▶ _WHAT THE TASK REQUIRES_
Print the full listing exactly.
** Begin **
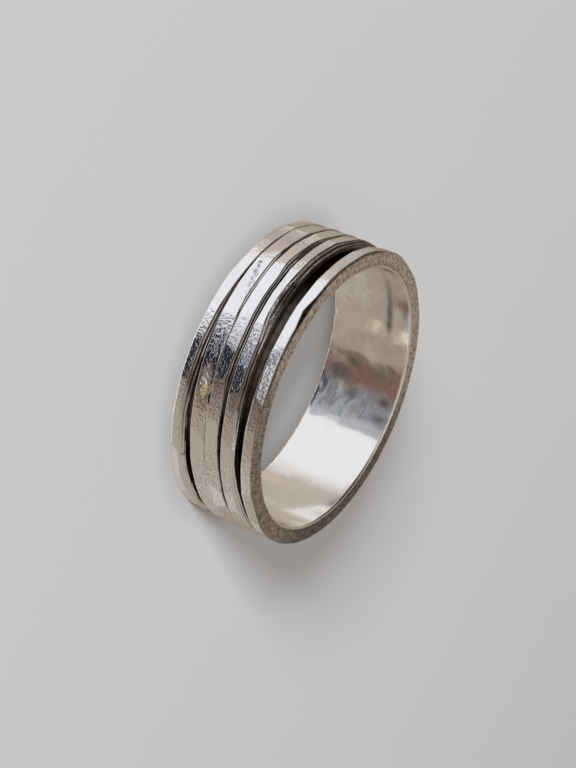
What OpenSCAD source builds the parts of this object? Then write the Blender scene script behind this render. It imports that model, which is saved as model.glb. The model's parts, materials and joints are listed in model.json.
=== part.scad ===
// Spinner ring in silver, lying on its side on z = 0 with the finger hole along Z.
// A sleeve with two soldered rims makes one grooved band, and three loose hammered
// spinners turn in its channel. They lean in their play, as rings that were just spun do.
// Lengths are in millimetres and angles in degrees.

/* [Finger hole] */
// Diameter of the finger hole
bore_d = 18.3; // [15:0.1:22]
// Radius on the two edges of the finger hole
bore_round = 0.12; // [0.06:0.01:0.2]

/* [Band] */
// Width of the band, from one side face to the other
band_w = 6.3; // [5.2:0.1:9]
// Wall of the sleeve under the spinners
sleeve_wall = 0.47; // [0.35:0.01:0.8]
// Width of each rim beside the channel
rim_w = 0.85; // [0.6:0.05:1.1]
// Height of the rims above the sleeve
rim_h = 0.78; // [0.6:0.02:1.2]
// Chamfer on the outer edges of the side faces
rim_chamfer = 0.07; // [0.03:0.01:0.12]

/* [Spinners] */
// Radial thickness of a spinner
spinner_t = 0.76; // [0.5:0.02:1.2]
// Radius on a spinner's two outer edges
spinner_round = 0.2; // [0.08:0.01:0.25]
// Radius on a spinner's two inner edges
spinner_ease = 0.06; // [0.03:0.01:0.1]
// Radial clearance between a spinner and the sleeve
running_gap = 0.1; // [0.08:0.01:0.2]
// Play of the three spinners together, along the finger hole
end_play = 1.5; // [0.6:0.1:1.8]
// Direction of the side on which the spinners stand highest
lean_dir = 35; // [0:5:355]

/* [Hammering] */
// Depth of the lowest ridge between two flats, below the full radius
ridge_drop = 0.06; // [0.02:0.01:0.1]
// Direction of the first ridge on the lower rim
lower_rim_start = 221; // [0:1:359]
// Direction of the first ridge on the upper rim
upper_rim_start = 245; // [0:1:359]

/* [Hidden] */

$fn = 96;
arc_steps = 5;
quarter = 90;
full_turn = 360;

// The spinners from the floor up. Widths are shares of the stack's width. Gaps below a
// spinner on its low side, and the rise from its low side to its middle, are shares of
// the end play. Start is the direction of the first ridge.
WIDTH = 0;
GAP = 1;
RISE = 2;
START = 3;
SPINNERS = [
    [0.36, 0.065, 0.38, 209],
    [0.32, 0.060, 0.37, 231],
    [0.32, 0.200, 0.30, 208],
];

// The hammer's flats round one ring: the length of a flat, as a share of the others, and
// how low the ridge before it lies, as a share of the ridge drop.
LENGTH = 0;
DROP = 1;
BLOWS = [
    [0.75, 0.0], [0.65, 0.5], [0.55, 0.2], [0.95, 0.0], [1.00, 0.7], [1.30, 0.1],
    [0.90, 0.4], [1.45, 0.0], [0.80, 0.9], [1.10, 0.3], [0.70, 0.6], [1.20, 0.0],
    [1.05, 0.5], [0.60, 1.0], [1.35, 0.2], [0.85, 0.0], [1.15, 0.8], [0.95, 0.3],
    [1.40, 0.1], [0.70, 0.6], [1.00, 0.0], [1.25, 0.4], [0.80, 0.9], [1.10, 0.2],
    [0.65, 0.5], [1.30, 0.0], [0.90, 0.7], [1.05, 0.1], [0.75, 0.4], [1.20, 0.0],
];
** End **
▶ _OUTPUT BELOW_
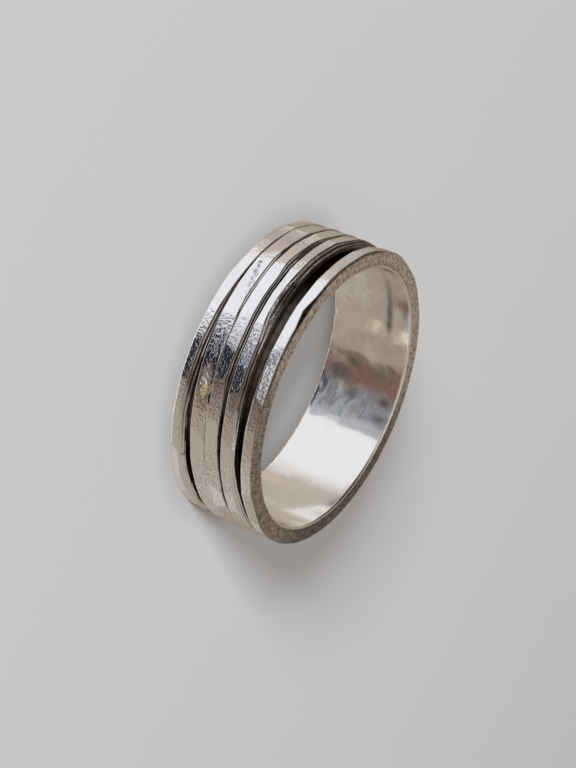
What OpenSCAD source builds the parts of this object? Then write the Blender scene script behind this render. It imports that model, which is saved as model.glb. The model's parts, materials and joints are listed in model.json.
=== part.scad ===
// Spinner ring in silver, lying on its side on z = 0 with the finger hole along Z.
// A sleeve with two soldered rims makes one grooved band, and three loose hammered
// spinners turn in its channel. They lean in their play, as rings that were just spun do.
// Lengths are in millimetres and angles in degrees.

/* [Finger hole] */
// Diameter of the finger hole
bore_d = 18.3; // [15:0.1:22]
// Radius on the two edges of the finger hole
bore_round = 0.12; // [0.06:0.01:0.2]

/* [Band] */
// Width of the band, from one side face to the other
band_w = 6.3; // [5.2:0.1:9]
// Wall of the sleeve under the spinners
sleeve_wall = 0.47; // [0.35:0.01:0.8]
// Width of each rim beside the channel
rim_w = 0.85; // [0.6:0.05:1.1]
// Height of the rims above the sleeve
rim_h = 0.78; // [0.6:0.02:1.2]
// Chamfer on the outer edges of the side faces
rim_chamfer = 0.07; // [0.03:0.01:0.12]

/* [Spinners] */
// Radial thickness of a spinner
spinner_t = 0.76; // [0.5:0.02:1.2]
// Radius on a spinner's two outer edges
spinner_round = 0.2; // [0.08:0.01:0.25]
// Radius on a spinner's two inner edges
spinner_ease = 0.06; // [0.03:0.01:0.1]
// Radial clearance between a spinner and the sleeve
running_gap = 0.1; // [0.08:0.01:0.2]
// Play of the three spinners together, along the finger hole
end_play = 1.5; // [0.6:0.1:1.8]
// Direction of the side on which the spinners stand highest
lean_dir = 35; // [0:5:355]

/* [Hammering] */
// Depth of the lowest ridge between two flats, below the full radius
ridge_drop = 0.06; // [0.02:0.01:0.1]
// Direction of the first ridge on the lower rim
lower_rim_start = 221; // [0:1:359]
// Direction of the first ridge on the upper rim
upper_rim_start = 245; // [0:1:359]

/* [Hidden] */

$fn = 96;
arc_steps = 5;
quarter = 90;
full_turn = 360;

// The spinners from the floor up. Widths are shares of the stack's width. Gaps below a
// spinner on its low side, and the rise from its low side to its middle, are shares of
// the end play. Start is the direction of the first ridge.
WIDTH = 0;
GAP = 1;
RISE = 2;
START = 3;
SPINNERS = [
    [0.36, 0.065, 0.38, 209],
    [0.32, 0.060, 0.37, 231],
    [0.32, 0.200, 0.30, 208],
];

// The hammer's flats round one ring: the length of a flat, as a share of the others, and
// how low the ridge before it lies, as a share of the ridge drop.
LENGTH = 0;
DROP = 1;
BLOWS = [
    [0.75, 0.0], [0.65, 0.5], [0.55, 0.2], [0.95, 0.0], [1.00, 0.7], [1.30, 0.1],
    [0.90, 0.4], [1.45, 0.0], [0.80, 0.9], [1.10, 0.3], [0.70, 0.6], [1.20, 0.0],
    [1.05, 0.5], [0.60, 1.0], [1.35, 0.2], [0.85, 0.0], [1.15, 0.8], [0.95, 0.3],
    [1.40, 0.1], [0.70, 0.6], [1.00, 0.0], [1.25, 0.4], [0.80, 0.9], [1.10, 0.2],
    [0.65, 0.5], [1.30, 0.0], [0.90, 0.7], [1.05, 0.1], [0.75, 0.4], [1.20, 0.0],
];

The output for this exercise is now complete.